* Task prompt
Write out exactly the lines that run from the line containing "in imported if" through the line containing "upward = Vector((0, 0, 1))"; both end lines belong to the answer.

>> BEGIN Raw data

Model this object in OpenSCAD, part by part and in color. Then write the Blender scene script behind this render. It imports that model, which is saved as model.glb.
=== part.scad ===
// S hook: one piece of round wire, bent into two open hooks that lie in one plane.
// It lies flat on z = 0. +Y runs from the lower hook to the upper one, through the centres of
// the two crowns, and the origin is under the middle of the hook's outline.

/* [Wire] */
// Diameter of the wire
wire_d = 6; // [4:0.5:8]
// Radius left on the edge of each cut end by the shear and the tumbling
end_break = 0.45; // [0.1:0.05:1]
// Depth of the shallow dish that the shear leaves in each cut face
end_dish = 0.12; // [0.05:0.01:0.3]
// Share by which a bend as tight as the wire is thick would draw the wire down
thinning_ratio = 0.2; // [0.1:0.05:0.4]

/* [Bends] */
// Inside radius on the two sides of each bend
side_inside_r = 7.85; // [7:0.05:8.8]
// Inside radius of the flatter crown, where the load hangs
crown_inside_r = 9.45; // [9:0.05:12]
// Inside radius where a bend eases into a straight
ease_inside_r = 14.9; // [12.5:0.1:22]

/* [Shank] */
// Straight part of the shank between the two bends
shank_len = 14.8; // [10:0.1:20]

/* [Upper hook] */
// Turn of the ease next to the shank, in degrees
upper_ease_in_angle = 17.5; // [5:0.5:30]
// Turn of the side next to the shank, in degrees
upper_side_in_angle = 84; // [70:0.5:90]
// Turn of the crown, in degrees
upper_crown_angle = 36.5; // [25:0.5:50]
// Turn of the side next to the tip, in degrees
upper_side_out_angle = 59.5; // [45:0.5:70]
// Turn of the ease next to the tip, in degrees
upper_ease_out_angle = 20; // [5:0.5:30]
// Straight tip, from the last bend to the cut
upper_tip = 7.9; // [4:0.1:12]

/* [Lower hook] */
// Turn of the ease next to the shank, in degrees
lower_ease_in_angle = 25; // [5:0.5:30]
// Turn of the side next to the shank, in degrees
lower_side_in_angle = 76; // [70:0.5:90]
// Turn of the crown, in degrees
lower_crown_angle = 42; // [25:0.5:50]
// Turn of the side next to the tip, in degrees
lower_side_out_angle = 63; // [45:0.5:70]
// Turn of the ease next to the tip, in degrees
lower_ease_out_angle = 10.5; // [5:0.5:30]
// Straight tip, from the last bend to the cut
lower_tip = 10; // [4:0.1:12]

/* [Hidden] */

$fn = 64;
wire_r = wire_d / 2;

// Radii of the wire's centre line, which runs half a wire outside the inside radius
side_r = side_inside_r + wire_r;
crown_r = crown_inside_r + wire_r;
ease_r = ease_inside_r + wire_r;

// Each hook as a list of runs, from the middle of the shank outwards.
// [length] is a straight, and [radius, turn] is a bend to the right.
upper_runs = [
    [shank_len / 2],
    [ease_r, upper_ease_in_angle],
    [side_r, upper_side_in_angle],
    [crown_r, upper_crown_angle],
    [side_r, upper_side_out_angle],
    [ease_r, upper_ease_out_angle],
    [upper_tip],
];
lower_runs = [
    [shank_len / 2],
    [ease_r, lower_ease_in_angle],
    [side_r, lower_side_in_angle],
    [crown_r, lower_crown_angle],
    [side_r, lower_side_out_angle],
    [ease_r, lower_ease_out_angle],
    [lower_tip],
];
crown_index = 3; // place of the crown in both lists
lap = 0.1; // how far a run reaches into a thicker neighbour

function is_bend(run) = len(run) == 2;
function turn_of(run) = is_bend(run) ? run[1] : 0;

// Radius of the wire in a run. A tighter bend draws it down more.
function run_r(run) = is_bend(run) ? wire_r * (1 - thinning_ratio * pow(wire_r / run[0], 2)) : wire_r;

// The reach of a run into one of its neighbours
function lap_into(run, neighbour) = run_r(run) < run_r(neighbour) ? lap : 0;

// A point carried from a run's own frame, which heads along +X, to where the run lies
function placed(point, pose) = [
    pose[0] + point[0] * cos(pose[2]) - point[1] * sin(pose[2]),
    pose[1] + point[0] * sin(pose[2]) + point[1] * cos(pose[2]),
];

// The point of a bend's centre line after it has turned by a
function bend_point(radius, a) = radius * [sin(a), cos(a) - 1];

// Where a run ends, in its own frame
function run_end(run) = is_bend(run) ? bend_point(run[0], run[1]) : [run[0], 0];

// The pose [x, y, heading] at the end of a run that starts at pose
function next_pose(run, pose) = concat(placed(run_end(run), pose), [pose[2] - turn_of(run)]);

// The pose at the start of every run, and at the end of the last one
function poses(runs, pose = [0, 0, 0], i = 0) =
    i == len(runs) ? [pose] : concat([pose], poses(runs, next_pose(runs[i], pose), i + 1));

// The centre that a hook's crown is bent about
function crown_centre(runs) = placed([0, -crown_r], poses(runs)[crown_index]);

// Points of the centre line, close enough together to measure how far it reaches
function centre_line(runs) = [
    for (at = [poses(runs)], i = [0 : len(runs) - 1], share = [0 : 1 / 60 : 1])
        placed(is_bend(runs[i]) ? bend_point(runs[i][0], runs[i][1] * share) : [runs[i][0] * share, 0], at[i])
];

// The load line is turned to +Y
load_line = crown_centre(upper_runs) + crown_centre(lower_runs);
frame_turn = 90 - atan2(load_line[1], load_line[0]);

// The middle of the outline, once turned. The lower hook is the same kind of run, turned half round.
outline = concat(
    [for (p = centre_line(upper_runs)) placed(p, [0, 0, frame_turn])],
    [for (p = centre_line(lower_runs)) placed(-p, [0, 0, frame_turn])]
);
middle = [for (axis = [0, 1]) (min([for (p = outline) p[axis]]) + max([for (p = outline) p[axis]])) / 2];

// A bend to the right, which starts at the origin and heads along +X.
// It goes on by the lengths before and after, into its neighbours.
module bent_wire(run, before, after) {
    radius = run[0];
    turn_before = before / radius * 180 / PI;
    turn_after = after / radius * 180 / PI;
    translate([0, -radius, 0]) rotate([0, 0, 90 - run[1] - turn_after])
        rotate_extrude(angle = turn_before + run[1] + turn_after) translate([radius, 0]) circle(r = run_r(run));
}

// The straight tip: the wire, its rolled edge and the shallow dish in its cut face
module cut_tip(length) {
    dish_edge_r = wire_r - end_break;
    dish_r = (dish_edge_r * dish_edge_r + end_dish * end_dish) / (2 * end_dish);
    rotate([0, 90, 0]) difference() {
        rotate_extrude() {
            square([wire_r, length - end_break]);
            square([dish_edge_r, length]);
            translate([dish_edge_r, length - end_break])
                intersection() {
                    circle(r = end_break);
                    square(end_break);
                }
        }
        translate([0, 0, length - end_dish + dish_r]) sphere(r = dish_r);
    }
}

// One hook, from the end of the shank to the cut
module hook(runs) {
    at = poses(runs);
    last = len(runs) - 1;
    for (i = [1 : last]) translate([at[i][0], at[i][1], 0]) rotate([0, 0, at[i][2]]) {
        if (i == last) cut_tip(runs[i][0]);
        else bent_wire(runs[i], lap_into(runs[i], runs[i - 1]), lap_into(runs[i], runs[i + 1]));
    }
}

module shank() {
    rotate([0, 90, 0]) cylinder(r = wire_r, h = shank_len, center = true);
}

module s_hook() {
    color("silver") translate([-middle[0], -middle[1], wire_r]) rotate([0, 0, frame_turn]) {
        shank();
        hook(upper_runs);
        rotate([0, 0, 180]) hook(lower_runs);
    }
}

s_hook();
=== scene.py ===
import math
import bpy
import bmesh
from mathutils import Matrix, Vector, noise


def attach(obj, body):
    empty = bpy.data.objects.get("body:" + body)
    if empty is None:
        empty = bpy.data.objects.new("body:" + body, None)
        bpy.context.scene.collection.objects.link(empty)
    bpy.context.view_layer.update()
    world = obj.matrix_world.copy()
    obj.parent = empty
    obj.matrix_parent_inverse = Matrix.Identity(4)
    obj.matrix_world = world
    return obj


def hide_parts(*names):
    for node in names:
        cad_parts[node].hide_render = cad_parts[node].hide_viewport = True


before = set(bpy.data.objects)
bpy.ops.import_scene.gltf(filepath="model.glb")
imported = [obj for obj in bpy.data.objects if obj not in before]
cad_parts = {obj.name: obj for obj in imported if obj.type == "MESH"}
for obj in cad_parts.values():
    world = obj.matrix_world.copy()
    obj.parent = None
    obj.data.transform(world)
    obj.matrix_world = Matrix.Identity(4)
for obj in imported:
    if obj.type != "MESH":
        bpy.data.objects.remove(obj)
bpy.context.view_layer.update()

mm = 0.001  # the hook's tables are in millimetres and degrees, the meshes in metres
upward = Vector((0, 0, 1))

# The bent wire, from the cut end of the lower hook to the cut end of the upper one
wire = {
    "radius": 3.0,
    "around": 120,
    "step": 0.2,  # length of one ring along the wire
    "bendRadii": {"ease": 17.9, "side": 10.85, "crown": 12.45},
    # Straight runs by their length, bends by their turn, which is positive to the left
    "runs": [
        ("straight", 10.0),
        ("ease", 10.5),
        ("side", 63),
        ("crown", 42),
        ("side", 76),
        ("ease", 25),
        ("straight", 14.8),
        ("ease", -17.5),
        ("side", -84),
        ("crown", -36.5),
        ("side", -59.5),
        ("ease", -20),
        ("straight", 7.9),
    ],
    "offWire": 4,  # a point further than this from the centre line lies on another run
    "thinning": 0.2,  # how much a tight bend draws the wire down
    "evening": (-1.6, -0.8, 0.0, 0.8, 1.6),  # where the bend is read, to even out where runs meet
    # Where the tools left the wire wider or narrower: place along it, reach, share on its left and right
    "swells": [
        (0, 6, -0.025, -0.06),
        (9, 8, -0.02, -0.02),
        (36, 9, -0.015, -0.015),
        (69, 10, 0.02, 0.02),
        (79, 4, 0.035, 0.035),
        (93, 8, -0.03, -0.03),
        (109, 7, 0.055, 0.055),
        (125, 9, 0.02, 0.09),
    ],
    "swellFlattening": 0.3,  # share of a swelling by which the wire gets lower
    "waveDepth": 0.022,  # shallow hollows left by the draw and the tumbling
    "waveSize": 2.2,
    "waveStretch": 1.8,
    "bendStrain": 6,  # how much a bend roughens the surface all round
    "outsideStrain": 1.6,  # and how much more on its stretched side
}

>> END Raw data

* Result for this task
cad_parts = {obj.name: obj for obj in imported if obj.type == "MESH"}
for obj in cad_parts.values():
    world = obj.matrix_world.copy()
    obj.parent = None
    obj.data.transform(world)
    obj.matrix_world = Matrix.Identity(4)
for obj in imported:
    if obj.type != "MESH":
        bpy.data.objects.remove(obj)
bpy.context.view_layer.update()

mm = 0.001  # the hook's tables are in millimetres and degrees, the meshes in metres
upward = Vector((0, 0, 1))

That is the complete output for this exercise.